The computer animation is every bit as copious as Gans’ numerous close-ups of his leading ladies’ décolletages, but the ill-advised graphics distract in a very different way. Admittedly, the motion-capture used to create this very feline-esque version of the Beast’s face seems unavoidable, and is often passable since the rest of Cassel’s body is wrapped in a crimson suit of armor. Yet, Gans’ own questionable add-ons to the fairy tale, including moving monolithic statues, and a prancing deer of solid gold in his most misjudged flashback sequence, are frequently superfluous and underscore that the filmmaker’s visionary reach is far exceeding his budgetary grasp.
The irony is that these sequences were obviously unnecessary since there are far too few scenes between Belle and the Beast. Prior to the third act, the two characters share about six scenes together paced over the span of a long-weekend before plot machinations require them to be in the sincerest of loves.
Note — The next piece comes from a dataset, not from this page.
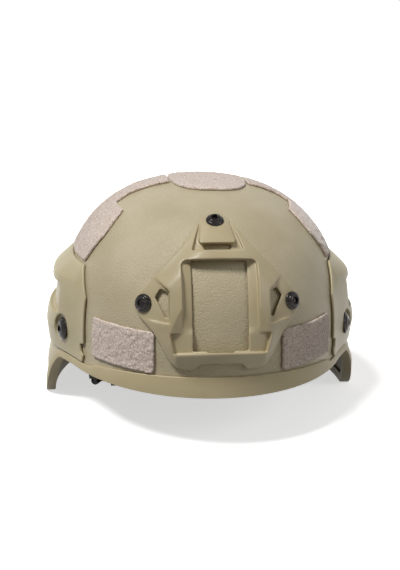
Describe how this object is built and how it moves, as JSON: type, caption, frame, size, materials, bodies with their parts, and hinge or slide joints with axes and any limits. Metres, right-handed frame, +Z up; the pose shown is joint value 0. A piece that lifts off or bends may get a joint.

Whether Cassel and Seydoux have any chemistry is thus hard to judge, because while both are fine independently—which often requires one to brood and one to look beautiful in so many dresses—most of their shared moments are derived from the awkward small talk that arises when a kidnapper and his victim have nothing to say. Otherwise, the romance is left to an invented backstory involving the then-human beast and his first, long-dead wife offering visions of their past to a sleeping Belle.
Coupled with a completely pointless villain shoehorned into the third act, the movie somehow feels curiously empty despite all the appealing craftsmanship wrapped around the presentation. A more authentically French reimagining of this classic is still a lovely idea, and the film’s concupiscent diversions certainly suggest no American studio would release this to a family audience. But its over-plotted and under-animated drawbacks ironically paint a picture far less alive than Hollywood’s two-dimensional drawings of 25 years ago.
Beauty and the Beast opens in select cities on Sept. 23.